High‑entropy alloys are a new class of metallic materials with unique mechanical behavior, but compositional disorder hampers detailed understanding of their structure–property relationships. The study uses first‑principles calculations to investigate how local chemical order relates to intrinsic and extrinsic stacking fault energies in CrCoNi medium‑entropy alloys. First‑principles calculations were performed to model local chemical order and its effect on stacking fault energies in CrCoNi alloys. The calculations show that local chemical order strongly tunes intrinsic and extrinsic stacking fault energies, correlates with fcc–hcp energy differences, and indicates that short‑range order is thermodynamically favored, thereby providing a pathway to design HEAs with targeted mechanical behavior.

Abstract

High-entropy alloys (HEAs) are an intriguing new class of metallic materials due to their unique mechanical behavior.
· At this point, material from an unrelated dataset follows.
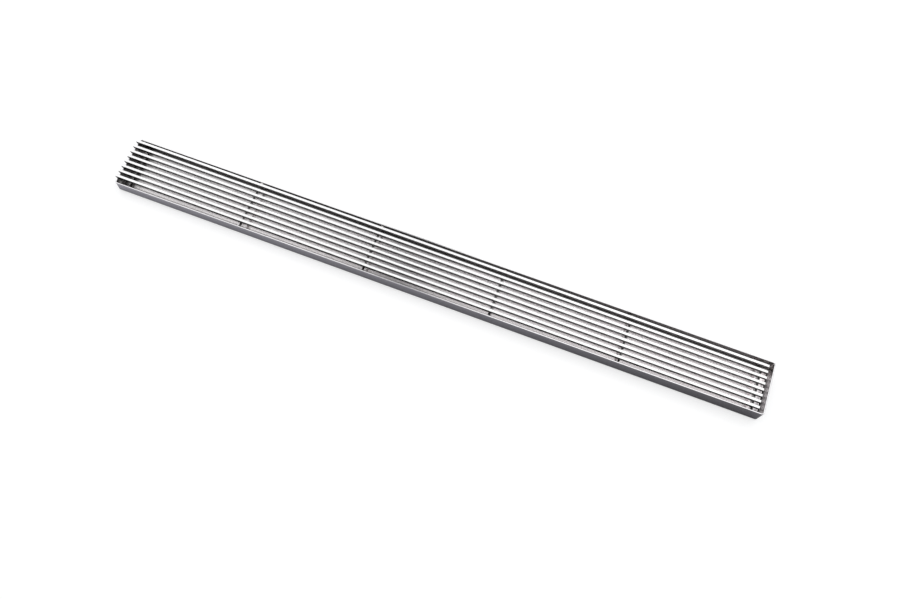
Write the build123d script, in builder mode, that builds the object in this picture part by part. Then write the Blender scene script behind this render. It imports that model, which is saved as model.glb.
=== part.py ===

Achieving a detailed understanding of structure-property relationships in these materials has been challenged by the compositional disorder that underlies their unique mechanical behavior. Accordingly, in this work, we employ first-principles calculations to investigate the nature of local chemical order and establish its relationship to the intrinsic and extrinsic stacking fault energy (SFE) in CrCoNi medium-entropy solid-solution alloys, whose combination of strength, ductility and toughness properties approach the best on record. We find that the average intrinsic and extrinsic SFE are both highly tunable, with values ranging from -43 mJ.m-2 to 30 mJ.m-2 and from -28 mJ.m-2 to 66 mJ.m-2, respectively, as the degree of local chemical order increases. The state of local ordering also strongly correlates with the energy difference between the face-centered cubic (fcc) and hexagonal-close packed (hcp) phases, which affects the occurrence of transformation-induced plasticity. This theoretical study demonstrates that chemical short-range order is thermodynamically favored in HEAs and can be tuned to affect the mechanical behavior of these alloys. It thus addresses the pressing need to establish robust processing-structure-property relationships to guide the science-based design of new HEAs with targeted mechanical behavior.